→ WHAT YOU NEED TO DO:
All of the material below is to be returned exactly.

→ RECORDED DATA:
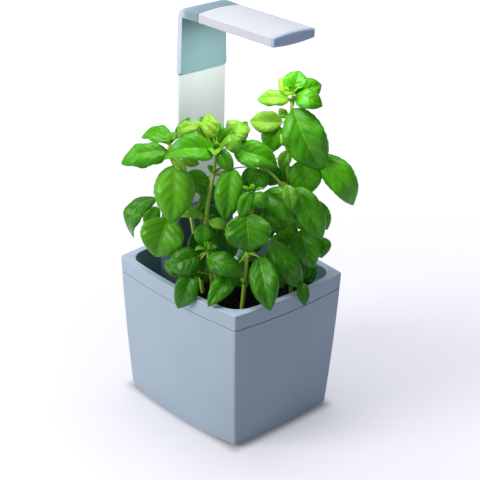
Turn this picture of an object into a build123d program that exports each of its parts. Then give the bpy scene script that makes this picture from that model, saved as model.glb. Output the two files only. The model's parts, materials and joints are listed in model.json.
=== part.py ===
from build123d import *
import math
import os

os.makedirs("parts", exist_ok=True)

# Driving dimensions, in millimetres. Z is up from the floor, the front face looks along -Y
# and the lamp mast stands towards +Y.

# Outside of the planter body
rim_height = 148.0
rim_half_x = 70.0
rim_half_y = 84.0
base_half_x = 61.5
base_half_y = 78.0
rim_bow_front = 5.0
rim_bow_side = 5.6
base_bow_front = 3.3
base_bow_side = 9.9
body_lift = 3.0
collar_height = 16.0
corner_radius = 1.6
seam_chamfer = 0.6
base_edge = 1.0
rim_edge = 0.5
early_taper_share = 0.57

# Walls
shell_wall = 2.4
rim_width = 7.0
rim_lip = 2.0
tank_wall = 2.0
opening_radius = 15.0
tank_floor_level = 22.0
tank_floor_wall = 2.0

# Column that carries the mast
column_front = 35.0
column_back = 62.0
column_split = 52.0
column_foot_half = 39.0
column_top_half = 36.0
column_top = 202.0
column_shoulder = 14.0
column_wall = 2.2

# Mast
mast_half = 29.0
mast_back = 47.7
lower_mast_front = 43.5
upper_mast_front = 42.0
mast_seam_level = 336.0
lowest_mast_foot = 50.0
mast_drop = 45.0
lamp_rise = 40.0
mast_wall = 1.2
seam_gap = 0.4

# Lamp head
lamp_top = 401.0
head_half = 25.6
head_crown = 1.8
head_side = 8.4
head_sag = 1.6
head_root = 21.0
head_tip = -77.6
head_skin = 1.6
arm_gap = 0.6

# Small moving parts
button_travel = 0.8
float_rise = 25.0

# General clearances
slide_gap = 0.2
fit_gap = 0.1
screw_gap = 0.05
cut_over = 1.0

seam_level = rim_height - collar_height
mast_foot_level = lowest_mast_foot + mast_drop
sections_per_loft = 4


def taper_share(level):
    """Share of the inward taper reached at a level: slow below the rim, faster near the foot."""
    down = (rim_height - level) / (rim_height - body_lift)
    return down * (early_taper_share + (1 - early_taper_share) * down)


def half_width(level):
    return rim_half_x + (base_half_x - rim_half_x) * taper_share(level)


def half_depth(level):
    return rim_half_y + (base_half_y - rim_half_y) * taper_share(level)


def front_bow(level):
    return rim_bow_front + (base_bow_front - rim_bow_front) * taper_share(level)


def side_bow(level):
    return rim_bow_side + (base_bow_side - rim_bow_side) * taper_share(level)


def body_face(level, inset, radius):
    """Plan of the body at a level, set in from the outside: four bowed sides, rounded corners."""
    half_x = half_width(level) - inset
    half_y = half_depth(level) - inset
    front = half_y + front_bow(level)
    side = half_x + side_bow(level)
    with BuildSketch(Plane.XY.offset(level)) as face:
        with BuildLine():
            ThreePointArc((-half_x, -half_y), (0, -front), (half_x, -half_y))
            ThreePointArc((half_x, -half_y), (side, 0), (half_x, half_y))
            ThreePointArc((half_x, half_y), (0, front), (-half_x, half_y))
            ThreePointArc((-half_x, half_y), (-side, 0), (-half_x, -half_y))
        make_face()
        fillet(face.vertices(), radius)
    return face.sketch


def body_faces(bottom, top, inset, radius):
    """Plans at even levels from bottom to top, for one smooth loft."""
    steps = [step / (sections_per_loft - 1) for step in range(sections_per_loft)]
    return [body_face(bottom + (top - bottom) * step, inset, radius) for step in steps]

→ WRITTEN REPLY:
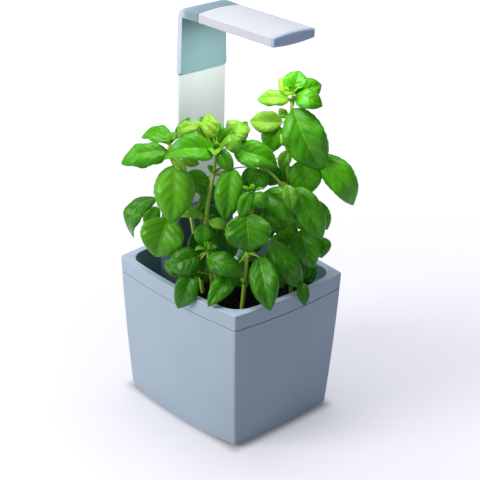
Turn this picture of an object into a build123d program that exports each of its parts. Then give the bpy scene script that makes this picture from that model, saved as model.glb. Output the two files only. The model's parts, materials and joints are listed in model.json.
=== part.py ===
from build123d import *
import math
import os

os.makedirs("parts", exist_ok=True)

# Driving dimensions, in millimetres. Z is up from the floor, the front face looks along -Y
# and the lamp mast stands towards +Y.

# Outside of the planter body
rim_height = 148.0
rim_half_x = 70.0
rim_half_y = 84.0
base_half_x = 61.5
base_half_y = 78.0
rim_bow_front = 5.0
rim_bow_side = 5.6
base_bow_front = 3.3
base_bow_side = 9.9
body_lift = 3.0
collar_height = 16.0
corner_radius = 1.6
seam_chamfer = 0.6
base_edge = 1.0
rim_edge = 0.5
early_taper_share = 0.57

# Walls
shell_wall = 2.4
rim_width = 7.0
rim_lip = 2.0
tank_wall = 2.0
opening_radius = 15.0
tank_floor_level = 22.0
tank_floor_wall = 2.0

# Column that carries the mast
column_front = 35.0
column_back = 62.0
column_split = 52.0
column_foot_half = 39.0
column_top_half = 36.0
column_top = 202.0
column_shoulder = 14.0
column_wall = 2.2

# Mast
mast_half = 29.0
mast_back = 47.7
lower_mast_front = 43.5
upper_mast_front = 42.0
mast_seam_level = 336.0
lowest_mast_foot = 50.0
mast_drop = 45.0
lamp_rise = 40.0
mast_wall = 1.2
seam_gap = 0.4

# Lamp head
lamp_top = 401.0
head_half = 25.6
head_crown = 1.8
head_side = 8.4
head_sag = 1.6
head_root = 21.0
head_tip = -77.6
head_skin = 1.6
arm_gap = 0.6

# Small moving parts
button_travel = 0.8
float_rise = 25.0

# General clearances
slide_gap = 0.2
fit_gap = 0.1
screw_gap = 0.05
cut_over = 1.0

seam_level = rim_height - collar_height
mast_foot_level = lowest_mast_foot + mast_drop
sections_per_loft = 4


def taper_share(level):
    """Share of the inward taper reached at a level: slow below the rim, faster near the foot."""
    down = (rim_height - level) / (rim_height - body_lift)
    return down * (early_taper_share + (1 - early_taper_share) * down)


def half_width(level):
    return rim_half_x + (base_half_x - rim_half_x) * taper_share(level)


def half_depth(level):
    return rim_half_y + (base_half_y - rim_half_y) * taper_share(level)


def front_bow(level):
    return rim_bow_front + (base_bow_front - rim_bow_front) * taper_share(level)


def side_bow(level):
    return rim_bow_side + (base_bow_side - rim_bow_side) * taper_share(level)


def body_face(level, inset, radius):
    """Plan of the body at a level, set in from the outside: four bowed sides, rounded corners."""
    half_x = half_width(level) - inset
    half_y = half_depth(level) - inset
    front = half_y + front_bow(level)
    side = half_x + side_bow(level)
    with BuildSketch(Plane.XY.offset(level)) as face:
        with BuildLine():
            ThreePointArc((-half_x, -half_y), (0, -front), (half_x, -half_y))
            ThreePointArc((half_x, -half_y), (side, 0), (half_x, half_y))
            ThreePointArc((half_x, half_y), (0, front), (-half_x, half_y))
            ThreePointArc((-half_x, half_y), (-side, 0), (-half_x, -half_y))
        make_face()
        fillet(face.vertices(), radius)
    return face.sketch


def body_faces(bottom, top, inset, radius):
    """Plans at even levels from bottom to top, for one smooth loft."""
    steps = [step / (sections_per_loft - 1) for step in range(sections_per_loft)]
    return [body_face(bottom + (top - bottom) * step, inset, radius) for step in steps]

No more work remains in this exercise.